Une fondation chargée de la gestion d’une appellation d’origine protégée a engagé une action contre une société commercialisant des fromages non conformes au cahier des charges. Ces produits présentaient des étiquettes avec un chevalier, un cheval et des moulins, éléments visuels associés à la région géographique de l’appellation. Le Tribunal Supremo d’Espagne a décidé, par une décision du dix-sept octobre deux mille dix-sept, de surseoir à statuer pour interroger la juridiction européenne. Cette demande de décision préjudicielle porte sur l’interprétation de l’article treize du règlement cinq cent dix deux mille six relatif aux indications géographiques. La juridiction nationale souhaite savoir si des signes figuratifs peuvent évoquer une dénomination protégée et comment définir le consommateur moyen dans ce cadre précis. La Cour de justice de l’Union européenne, par son arrêt du deux mai deux mille dix-neuf, précise l’étendue de la protection contre toute évocation parasitaire. L’extension du concept d’évocation aux éléments visuels précède l’analyse des critères d’appréciation centrés sur la perception du public.
I. L’extension du concept d’évocation aux éléments visuels
A. L’assimilation des signes figuratifs à l’évocation textuelle
La Cour affirme que « l’évocation d’une dénomination enregistrée est susceptible d’être produite par l’emploi de signes figuratifs » au sens du droit de l’Union. Cette interprétation rompt avec une approche strictement littérale pour privilégier la protection de la dénomination enregistrée contre toute forme d’association mentale illicite. En effet, les juges soulignent que la notion d’évocation recouvre une situation où le signe utilisé par le producteur déclenche immédiatement l’image du produit protégé. Des éléments visuels rappelant l’aire géographique suffisent désormais à caractériser une atteinte aux droits conférés par l’enregistrement de l’appellation d’origine. Cette interdiction de l’évocation figurative s’applique indépendamment de la localisation géographique réelle du producteur des marchandises litigieuses.
B. L’absence d’immunité liée à la localisation géographique du producteur
L’arrêt précise que « l’utilisation de signes figuratifs évoquant l’aire géographique à laquelle est liée une appellation d’origine » constitue une évocation prohibée par le règlement. Cette règle s’applique même si le producteur est établi dans la région mais fabrique des produits qui ne sont pas couverts par l’appellation. La proximité géographique ne justifie en aucun cas l’emploi de symboles susceptibles de tromper le public sur la qualité réelle de la marchandise. La Cour limite ainsi la possibilité pour des acteurs locaux de capter indûment la notoriété d’une dénomination sans en respecter les contraintes techniques. Cette protection des signes visuels conduit alors à définir les modalités de perception de l’évocation par le consommateur.

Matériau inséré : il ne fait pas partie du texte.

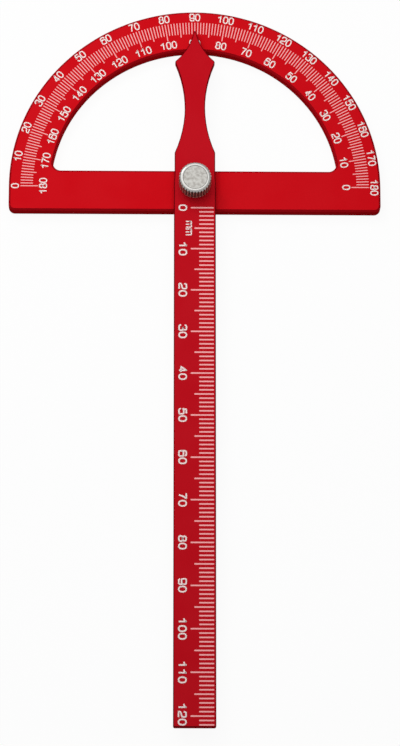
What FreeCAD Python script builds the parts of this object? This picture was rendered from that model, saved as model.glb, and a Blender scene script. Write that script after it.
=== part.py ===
"""Bevel protractor: a D-shaped head plate, a waisted rule blade that turns on it, and a knurled lock nut.

The tool lies on its back: +Z points out of the scale faces, +Y along the pointer, and the origin is on the
pivot axis in the plane of the back. Millimetres throughout.
"""
import FreeCAD, Part
import math
import os

import Sketcher

# ---------------------------------------------------------------- driving dimensions
DIMENSIONS = {
    # head plate
    "head_radius": 43.65,
    "window_radius": 33.85,
    "bar_above": 3.95,
    "bar_below": 5.95,
    "plate_thick": 3.2,
    "head_corner": 1.5,
    "window_corner": 1.8,
    "face_break": 0.45,
    "back_break": 0.25,
    # rule blade, its waist and its pointer
    "rule_width": 9.75,
    "rule_reach": 128.4,
    "rule_thick": 2.0,
    "rule_corner": 0.4,
    "pad_width": 9.5,
    "pad_foot": 2.0,
    "neck_start": 7.7,
    "neck_radius": 28.0,
    "shoulder_width": 9.56,
    "shoulder_reach": 30.3,
    "shoulder_round": 0.6,
    "tip_reach": 38.0,
    "tip_radius": 13.0,
    "tip_flat": 0.44,
    "rule_break": 0.2,
    # pivot stud, an M3 flush-head stud pressed into the plate
    "stud_radius": 1.5,
    "stud_head_radius": 2.3,
    "stud_head_thick": 1.0,
    "stud_top": 9.0,
    "stud_end_break": 0.25,
    "bore_gap": 0.05,
    # washers
    "slip_washer_thick": 0.25,
    "washer_radius": 3.5,
    "clamp_washer_thick": 0.5,
    "clamp_washer_bore": 2.25,
    "clamp_washer_flare": 2.6,
    "clamp_washer_break": 0.1,
    # knurled thumb nut
    "nut_radius": 3.8,
    "nut_high": 4.6,
    "nut_rim_round": 0.75,
    "nut_foot_chamfer": 0.3,
    "nut_dish_radius": 2.9,
    "nut_dish_deep": 0.12,
    "nut_bore_deep": 3.15,
    "nut_bore_point": 0.7,
    "knurl_teeth": 32,
    "knurl_deep": 0.32,
    "knurl_overcut": 0.1,
    "knurl_share": 0.9,
    "spigot_radius": 2.15,
    "spigot_lip": 2.45,
    "spigot_long": 0.42,
    "spigot_neck": 0.22,
}

doc = FreeCAD.newDocument("bevel_protractor")
sheet = doc.addObject("Spreadsheet::Sheet", "dims")
for row, (alias, size) in enumerate(DIMENSIONS.items(), start=1):
    sheet.set(f"A{row}", alias)
    sheet.set(f"B{row}", str(size))
    sheet.setAlias(f"B{row}", alias)
doc.recompute()

# two points nearer than this are the same point
SAME_PLACE = 1e-4

# heights of the stacked pieces above the back of the plate
BLADE_FLOOR = "dims.plate_thick + dims.slip_washer_thick"
BLADE_FACE = BLADE_FLOOR + " + dims.rule_thick"
NUT_FLOOR = BLADE_FACE + " + dims.clamp_washer_thick"
NUT_TOP = NUT_FLOOR + " + dims.nut_high"


# ---------------------------------------------------------------- helpers
def value(expression):
    """The number that an expression of the sheet's aliases gives."""
    return float(sheet.evalExpression(expression.replace("dims.", "")))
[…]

II. Les critères d’appréciation centrés sur la perception du public
A. La définition spatiale du consommateur moyen normalement informé
La Cour définit la « notion de consommateur moyen, normalement informé et raisonnablement attentif et avisé » en intégrant une dimension géographique et culturelle essentielle. Cette perception doit faire « référence aux consommateurs européens, y compris aux consommateurs de l’État membre dans lequel est fabriqué le produit » litigieux. Le juge national doit donc tenir compte de la proximité historique du public local avec les symboles utilisés sur les étiquettes des produits. Cette méthode permet une protection efficace des dénominations ancrées dans une identité régionale spécifique tout en maintenant un standard de protection européen. L’harmonisation de l’appréciation du consommateur garantit ainsi une défense uniforme de l’intégrité du système des appellations d’origine.
B. La portée de la protection unifiée des dénominations européennes
Cette décision renforce l’intégrité du système européen de protection des appellations d’origine face aux techniques de commercialisation de plus en plus sophistiquées. En incluant les signes figuratifs, la Cour empêche les producteurs de contourner la réglementation par de simples suggestions visuelles de l’origine géographique protégée. L’arrêt garantit par conséquent que le prestige d’une appellation demeure réservé aux seuls produits respectant scrupuleusement les exigences de qualité définies. Cette jurisprudence confirme le haut niveau de protection des consommateurs recherché par le législateur européen sur l’ensemble du territoire de l’Union.